:: EXERCISE DESCRIPTION ::
The listing below contains a span that opens with the line containing "obj.matrix_parent_inverse = Matrix.Identity(4)" and closes with the line containing "for corner in". Return that span exactly.

:: DATA FOR THIS TASK ::
□ □ □ □

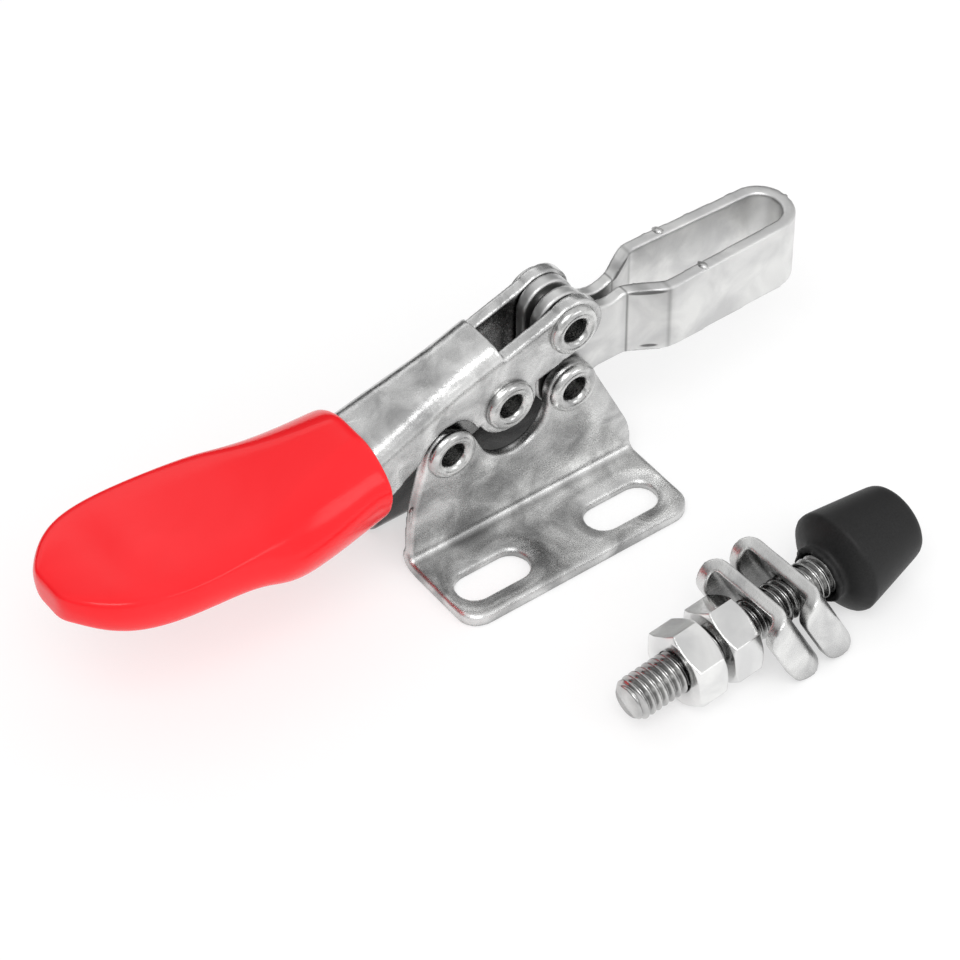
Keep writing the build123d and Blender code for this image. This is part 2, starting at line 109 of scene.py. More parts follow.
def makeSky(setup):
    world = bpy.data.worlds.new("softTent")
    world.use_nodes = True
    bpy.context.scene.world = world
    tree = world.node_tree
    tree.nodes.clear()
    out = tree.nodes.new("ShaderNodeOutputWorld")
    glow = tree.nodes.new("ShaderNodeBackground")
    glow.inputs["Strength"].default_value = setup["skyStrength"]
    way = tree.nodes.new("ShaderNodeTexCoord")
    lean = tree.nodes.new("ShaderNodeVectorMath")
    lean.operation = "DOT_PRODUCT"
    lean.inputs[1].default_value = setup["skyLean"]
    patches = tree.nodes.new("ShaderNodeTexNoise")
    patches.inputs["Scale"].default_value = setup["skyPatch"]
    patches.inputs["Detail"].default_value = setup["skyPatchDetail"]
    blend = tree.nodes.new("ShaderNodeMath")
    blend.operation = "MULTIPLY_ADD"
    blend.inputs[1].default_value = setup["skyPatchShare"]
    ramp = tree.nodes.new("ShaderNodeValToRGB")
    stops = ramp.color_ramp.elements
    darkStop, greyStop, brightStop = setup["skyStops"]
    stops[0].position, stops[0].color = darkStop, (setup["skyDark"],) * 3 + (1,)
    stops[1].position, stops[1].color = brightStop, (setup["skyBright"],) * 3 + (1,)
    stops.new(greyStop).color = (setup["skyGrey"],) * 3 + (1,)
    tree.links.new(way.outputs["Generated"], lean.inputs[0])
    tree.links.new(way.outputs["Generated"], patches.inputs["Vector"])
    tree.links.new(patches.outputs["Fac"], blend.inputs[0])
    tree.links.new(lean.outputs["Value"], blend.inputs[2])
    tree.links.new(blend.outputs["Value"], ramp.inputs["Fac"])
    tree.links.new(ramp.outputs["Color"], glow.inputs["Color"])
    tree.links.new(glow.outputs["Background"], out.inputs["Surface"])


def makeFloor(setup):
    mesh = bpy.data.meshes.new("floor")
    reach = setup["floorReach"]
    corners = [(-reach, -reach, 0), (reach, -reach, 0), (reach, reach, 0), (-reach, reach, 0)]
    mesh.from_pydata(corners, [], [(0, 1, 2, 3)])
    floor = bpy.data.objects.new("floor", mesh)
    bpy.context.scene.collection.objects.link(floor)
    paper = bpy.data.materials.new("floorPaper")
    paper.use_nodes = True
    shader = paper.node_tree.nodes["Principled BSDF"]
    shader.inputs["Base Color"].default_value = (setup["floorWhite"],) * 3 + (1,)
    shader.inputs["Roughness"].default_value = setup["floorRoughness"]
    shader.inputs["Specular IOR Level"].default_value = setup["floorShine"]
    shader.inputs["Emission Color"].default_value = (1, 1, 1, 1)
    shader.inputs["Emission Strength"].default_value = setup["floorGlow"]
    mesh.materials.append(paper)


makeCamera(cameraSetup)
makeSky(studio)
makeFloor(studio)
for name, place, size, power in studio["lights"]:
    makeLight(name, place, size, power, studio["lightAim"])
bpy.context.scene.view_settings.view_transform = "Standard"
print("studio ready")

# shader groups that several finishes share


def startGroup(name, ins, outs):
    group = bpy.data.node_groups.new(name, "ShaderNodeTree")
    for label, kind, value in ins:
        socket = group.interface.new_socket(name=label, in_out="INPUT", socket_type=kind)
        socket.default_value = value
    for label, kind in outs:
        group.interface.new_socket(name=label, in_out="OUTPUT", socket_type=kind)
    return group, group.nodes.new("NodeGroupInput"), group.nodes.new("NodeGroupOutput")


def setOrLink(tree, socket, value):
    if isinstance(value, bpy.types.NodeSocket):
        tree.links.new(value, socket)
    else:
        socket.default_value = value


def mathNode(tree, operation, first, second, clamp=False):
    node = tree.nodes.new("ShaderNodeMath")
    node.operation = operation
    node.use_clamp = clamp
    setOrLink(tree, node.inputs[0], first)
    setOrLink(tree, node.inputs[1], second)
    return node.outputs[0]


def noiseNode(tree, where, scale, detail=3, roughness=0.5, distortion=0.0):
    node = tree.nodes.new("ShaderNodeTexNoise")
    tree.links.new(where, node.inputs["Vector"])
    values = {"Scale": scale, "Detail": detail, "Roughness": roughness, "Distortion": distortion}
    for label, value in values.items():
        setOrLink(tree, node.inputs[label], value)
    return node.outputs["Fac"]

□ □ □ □

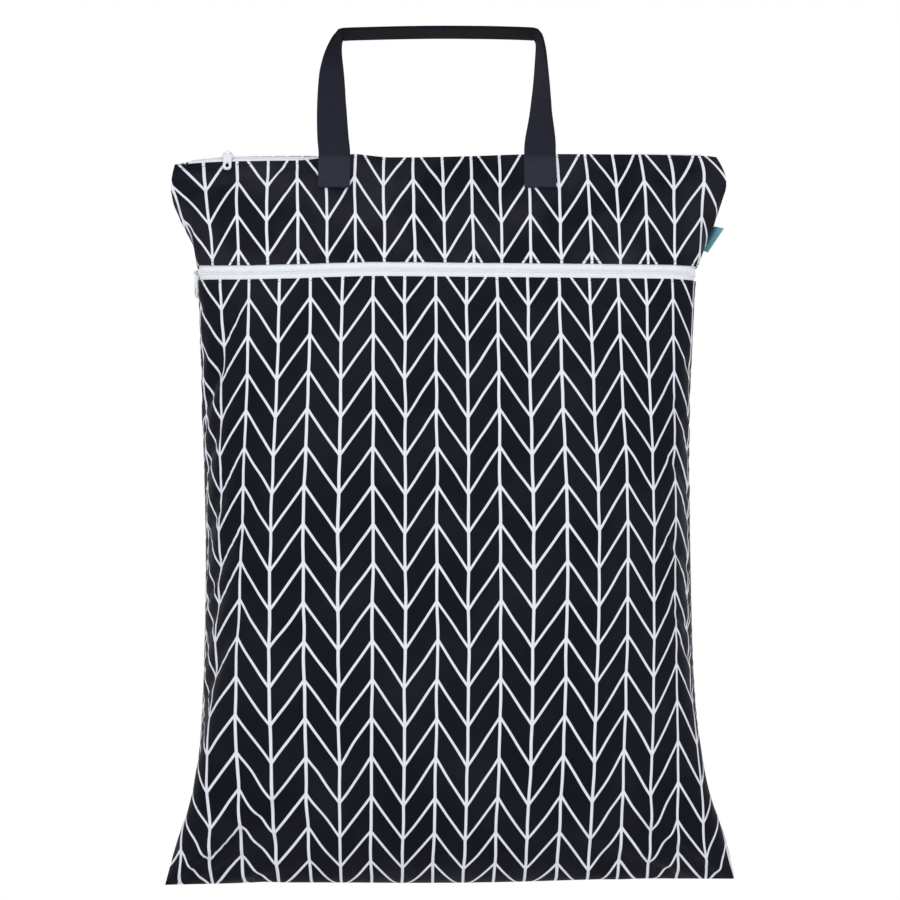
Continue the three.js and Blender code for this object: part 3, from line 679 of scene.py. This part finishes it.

□ □ □ □

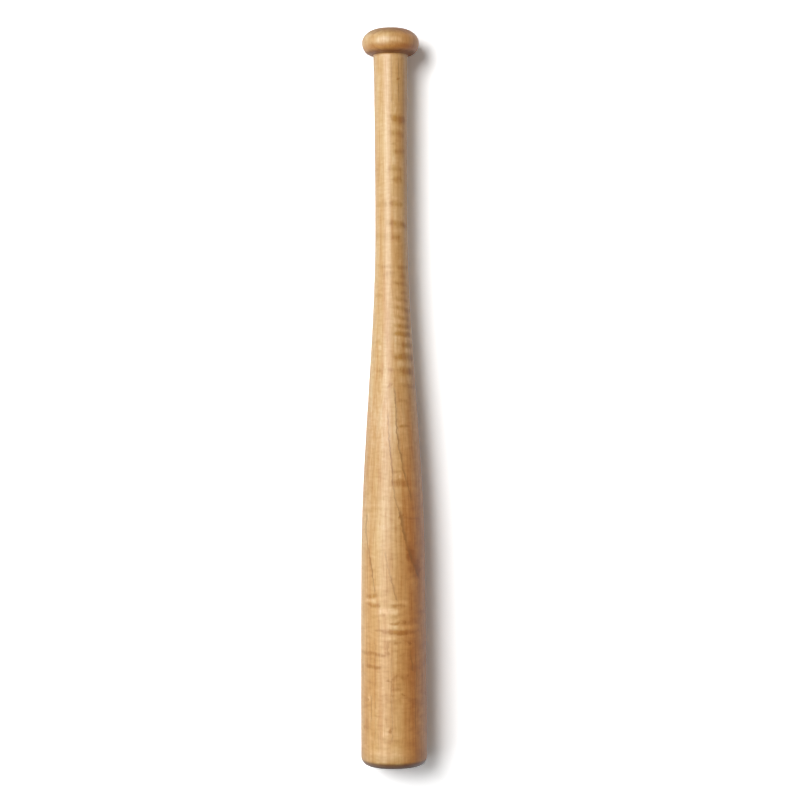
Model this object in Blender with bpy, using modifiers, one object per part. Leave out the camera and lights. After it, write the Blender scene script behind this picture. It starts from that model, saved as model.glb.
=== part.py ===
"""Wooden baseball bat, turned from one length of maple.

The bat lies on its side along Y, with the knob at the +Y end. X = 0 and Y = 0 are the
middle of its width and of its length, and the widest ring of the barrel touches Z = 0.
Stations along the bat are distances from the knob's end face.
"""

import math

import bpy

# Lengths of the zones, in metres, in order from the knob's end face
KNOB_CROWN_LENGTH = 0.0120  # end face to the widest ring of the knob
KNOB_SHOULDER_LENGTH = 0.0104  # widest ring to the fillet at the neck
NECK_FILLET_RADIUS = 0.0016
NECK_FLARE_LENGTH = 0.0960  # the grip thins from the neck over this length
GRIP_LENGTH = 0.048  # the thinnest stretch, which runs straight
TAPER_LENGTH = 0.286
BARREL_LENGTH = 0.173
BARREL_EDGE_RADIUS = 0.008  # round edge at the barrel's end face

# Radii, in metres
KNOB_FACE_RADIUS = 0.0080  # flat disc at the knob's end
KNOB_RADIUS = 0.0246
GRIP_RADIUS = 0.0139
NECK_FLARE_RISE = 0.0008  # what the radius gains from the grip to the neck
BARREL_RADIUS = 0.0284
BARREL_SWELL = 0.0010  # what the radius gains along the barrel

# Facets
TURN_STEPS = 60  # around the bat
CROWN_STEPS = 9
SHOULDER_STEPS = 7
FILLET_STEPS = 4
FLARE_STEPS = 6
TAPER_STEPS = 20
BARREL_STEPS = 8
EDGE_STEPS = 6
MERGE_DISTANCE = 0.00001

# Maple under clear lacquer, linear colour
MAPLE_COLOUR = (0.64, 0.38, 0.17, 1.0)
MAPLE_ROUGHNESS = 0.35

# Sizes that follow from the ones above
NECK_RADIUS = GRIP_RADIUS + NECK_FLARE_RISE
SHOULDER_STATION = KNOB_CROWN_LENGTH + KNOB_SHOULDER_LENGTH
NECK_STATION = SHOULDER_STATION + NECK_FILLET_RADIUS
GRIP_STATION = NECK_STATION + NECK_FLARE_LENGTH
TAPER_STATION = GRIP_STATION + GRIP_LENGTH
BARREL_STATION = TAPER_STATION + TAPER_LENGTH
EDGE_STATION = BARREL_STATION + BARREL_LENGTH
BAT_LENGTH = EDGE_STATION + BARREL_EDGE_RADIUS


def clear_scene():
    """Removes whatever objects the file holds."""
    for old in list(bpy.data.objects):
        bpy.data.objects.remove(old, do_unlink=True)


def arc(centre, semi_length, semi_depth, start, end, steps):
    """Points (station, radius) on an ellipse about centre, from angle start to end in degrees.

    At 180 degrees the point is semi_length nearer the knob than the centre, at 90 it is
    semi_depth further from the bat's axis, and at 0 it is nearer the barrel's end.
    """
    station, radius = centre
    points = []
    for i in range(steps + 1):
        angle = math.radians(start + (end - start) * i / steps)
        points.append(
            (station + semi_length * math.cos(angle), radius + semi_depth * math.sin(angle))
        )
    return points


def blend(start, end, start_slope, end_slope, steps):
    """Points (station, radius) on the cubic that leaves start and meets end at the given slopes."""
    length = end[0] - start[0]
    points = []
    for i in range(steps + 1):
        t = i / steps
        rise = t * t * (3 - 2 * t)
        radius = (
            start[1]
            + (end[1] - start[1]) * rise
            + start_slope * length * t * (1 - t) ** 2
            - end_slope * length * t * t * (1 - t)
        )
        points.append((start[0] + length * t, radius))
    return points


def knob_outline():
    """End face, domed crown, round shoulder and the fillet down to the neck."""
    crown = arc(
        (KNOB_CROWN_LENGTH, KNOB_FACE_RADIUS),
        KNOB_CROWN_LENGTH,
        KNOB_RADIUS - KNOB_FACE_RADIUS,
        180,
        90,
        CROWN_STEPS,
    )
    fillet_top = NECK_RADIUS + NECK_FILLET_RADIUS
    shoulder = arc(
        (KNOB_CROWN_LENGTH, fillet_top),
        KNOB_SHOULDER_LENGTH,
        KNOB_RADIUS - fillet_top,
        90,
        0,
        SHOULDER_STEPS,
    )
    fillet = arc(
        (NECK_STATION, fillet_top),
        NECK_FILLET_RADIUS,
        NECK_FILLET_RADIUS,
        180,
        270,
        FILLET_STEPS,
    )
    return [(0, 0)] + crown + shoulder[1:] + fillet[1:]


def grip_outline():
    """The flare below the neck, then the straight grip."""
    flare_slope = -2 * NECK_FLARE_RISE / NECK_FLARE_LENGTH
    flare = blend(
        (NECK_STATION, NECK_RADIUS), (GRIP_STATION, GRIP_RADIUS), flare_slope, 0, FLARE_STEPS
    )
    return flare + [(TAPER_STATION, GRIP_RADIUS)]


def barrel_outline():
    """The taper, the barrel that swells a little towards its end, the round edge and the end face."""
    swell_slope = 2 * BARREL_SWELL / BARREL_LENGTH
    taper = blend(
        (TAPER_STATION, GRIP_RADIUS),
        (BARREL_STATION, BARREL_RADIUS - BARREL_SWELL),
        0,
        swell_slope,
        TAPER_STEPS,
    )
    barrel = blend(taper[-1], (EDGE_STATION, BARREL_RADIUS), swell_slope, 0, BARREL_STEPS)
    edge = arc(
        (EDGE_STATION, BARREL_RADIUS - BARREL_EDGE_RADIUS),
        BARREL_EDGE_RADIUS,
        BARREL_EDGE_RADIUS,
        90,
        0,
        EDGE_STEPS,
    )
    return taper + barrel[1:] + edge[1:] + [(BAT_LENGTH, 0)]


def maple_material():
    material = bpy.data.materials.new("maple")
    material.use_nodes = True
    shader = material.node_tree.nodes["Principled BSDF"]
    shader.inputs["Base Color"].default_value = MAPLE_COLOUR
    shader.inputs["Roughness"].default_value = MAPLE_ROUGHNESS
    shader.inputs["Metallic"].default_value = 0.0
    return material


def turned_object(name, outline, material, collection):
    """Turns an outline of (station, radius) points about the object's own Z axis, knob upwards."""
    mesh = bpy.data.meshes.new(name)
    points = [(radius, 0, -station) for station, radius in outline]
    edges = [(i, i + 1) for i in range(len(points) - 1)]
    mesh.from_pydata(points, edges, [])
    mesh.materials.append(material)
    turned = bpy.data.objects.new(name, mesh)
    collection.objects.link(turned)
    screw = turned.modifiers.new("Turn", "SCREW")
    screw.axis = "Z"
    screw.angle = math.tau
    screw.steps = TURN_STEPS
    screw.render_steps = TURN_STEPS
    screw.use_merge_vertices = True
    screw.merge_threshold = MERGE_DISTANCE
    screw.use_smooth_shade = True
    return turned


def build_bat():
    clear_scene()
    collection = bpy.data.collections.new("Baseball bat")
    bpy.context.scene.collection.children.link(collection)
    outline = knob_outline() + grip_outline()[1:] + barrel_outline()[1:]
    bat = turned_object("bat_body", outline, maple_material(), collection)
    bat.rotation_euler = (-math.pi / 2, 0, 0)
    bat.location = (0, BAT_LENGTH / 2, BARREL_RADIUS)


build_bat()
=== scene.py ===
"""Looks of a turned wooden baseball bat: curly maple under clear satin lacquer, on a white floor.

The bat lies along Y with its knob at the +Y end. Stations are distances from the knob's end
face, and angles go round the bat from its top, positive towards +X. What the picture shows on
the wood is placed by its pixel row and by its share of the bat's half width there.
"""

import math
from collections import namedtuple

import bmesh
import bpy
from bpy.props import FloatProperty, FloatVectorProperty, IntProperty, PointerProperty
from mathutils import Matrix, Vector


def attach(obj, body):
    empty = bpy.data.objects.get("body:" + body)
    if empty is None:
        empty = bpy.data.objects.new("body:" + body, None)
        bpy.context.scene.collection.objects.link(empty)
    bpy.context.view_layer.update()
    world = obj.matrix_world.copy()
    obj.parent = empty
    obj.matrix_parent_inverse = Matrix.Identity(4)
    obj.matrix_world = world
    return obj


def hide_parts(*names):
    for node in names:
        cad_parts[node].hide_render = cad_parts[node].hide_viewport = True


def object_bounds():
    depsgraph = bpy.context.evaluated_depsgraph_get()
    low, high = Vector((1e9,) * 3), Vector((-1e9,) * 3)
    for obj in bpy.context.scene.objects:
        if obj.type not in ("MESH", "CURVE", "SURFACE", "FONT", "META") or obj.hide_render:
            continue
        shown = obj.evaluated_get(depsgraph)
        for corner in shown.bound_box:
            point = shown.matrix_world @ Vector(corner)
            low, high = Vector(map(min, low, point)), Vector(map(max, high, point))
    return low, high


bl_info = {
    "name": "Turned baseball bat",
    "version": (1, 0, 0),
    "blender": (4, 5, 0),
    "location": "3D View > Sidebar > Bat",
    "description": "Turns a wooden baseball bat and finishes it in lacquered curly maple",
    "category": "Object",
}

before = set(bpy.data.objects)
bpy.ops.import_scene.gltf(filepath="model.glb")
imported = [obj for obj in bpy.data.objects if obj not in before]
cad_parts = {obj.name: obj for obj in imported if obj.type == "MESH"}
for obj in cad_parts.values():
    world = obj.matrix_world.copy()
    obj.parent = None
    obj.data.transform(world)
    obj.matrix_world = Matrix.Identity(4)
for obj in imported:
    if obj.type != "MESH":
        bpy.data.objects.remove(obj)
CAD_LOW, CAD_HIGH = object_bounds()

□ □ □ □

:: COMPLETE ANSWER ::
    obj.matrix_parent_inverse = Matrix.Identity(4)
    obj.matrix_world = world
    return obj


def hide_parts(*names):
    for node in names:
        cad_parts[node].hide_render = cad_parts[node].hide_viewport = True


def object_bounds():
    depsgraph = bpy.context.evaluated_depsgraph_get()
    low, high = Vector((1e9,) * 3), Vector((-1e9,) * 3)
    for obj in bpy.context.scene.objects:
        if obj.type not in ("MESH", "CURVE", "SURFACE", "FONT", "META") or obj.hide_render:
            continue
        shown = obj.evaluated_get(depsgraph)
        for corner in shown.bound_box:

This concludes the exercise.